For older Cambodians, the canals are a source of ambivalence. Men like Loh Thoeun, 61, now a rice farmer, think back to the baskets of dirt that he carried away, hour after hour.
He recalls the horrors of the Khmer Rouge - the laborers, hands tied behind their backs, who were "dragged away like cows" and never returned, the Muslim families who were thrown down a nearby well. The foremen of the irrigation project in Baray were killed after the canals and embankments were completed - without explanation. Loh says he once saw Pol Pot inspect the canals on what he described as a "speedboat."
All of the work was done by hand here in Baray, a two-hour drive north of the capital, Phnom Penh. No talking was allowed among laborers. The Khmer Rouge played revolutionary songs and banged hubcaps to encourage the workers. Contemporary photos show huge crowds toiling in the dust.
"The earth here is very hard, and when we dug deeper we got to the hardest part - the most compact ground," said Loh, sitting in a bamboo shelter beside his rice fields. "We had to hammer at it. It was like cutting down a tree."
For so many Cambodians the Khmer Rouge years, from 1975 to 1979, were about digging. Villagers and residents of Phnom Penh, who were forced to move to the countryside, were organized in small work units.

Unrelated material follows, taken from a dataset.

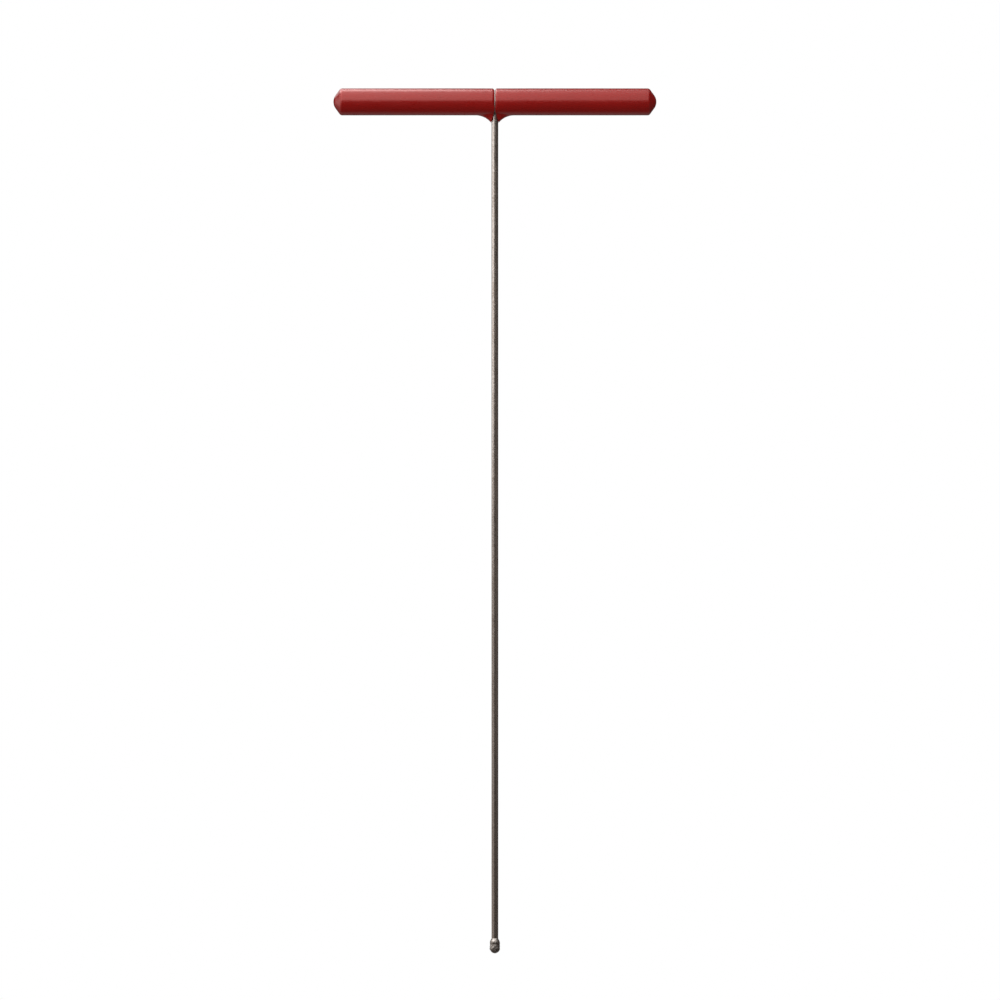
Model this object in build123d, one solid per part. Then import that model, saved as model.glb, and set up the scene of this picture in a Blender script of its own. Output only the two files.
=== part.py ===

"I was a slave," said Ang Mongkol, now the deputy director general of the Ministry of Interior who was a law student when the Khmer Rouge came to power and was assigned to haul dirt.
Yet despite the sorrow of those years, there are only traces of remorse here about taking full advantage of the canals. Loh hopes the canals he built in slave-like conditions will help double or triple his rice output.
"I always recall the past to my children," Loh said. "I say, "We have water from this canal that was built by the people. And many of them died."
Ang is leading an experimental project that uses water from the canal to irrigate fields of hybrid rice varieties that promise to yield four times as much as the variety traditionally grown here. Because only about 20 percent of Cambodia's fields are irrigated, its rice farmers harvest on average half as much as Vietnam's and one third as much as China's.
The irrigation system in Baray, which is fed from water diverted from the nearby Chinit River, functioned for several years after the Khmer Rouge left power. But in the mid-1980s it fell into disrepair. It was only in 2005 that the government began rebuilding it. Today, the local municipality hires a maintenance crew to keep the water flowing.
Among the workers is Sim Vy, 48. As a teenager she was enlisted by the Khmer Rouge to help build the canals. She was told she was working for national glory but received only a watery gruel as recompense. Now she is paid $55 a month. "I prefer working this way," she said.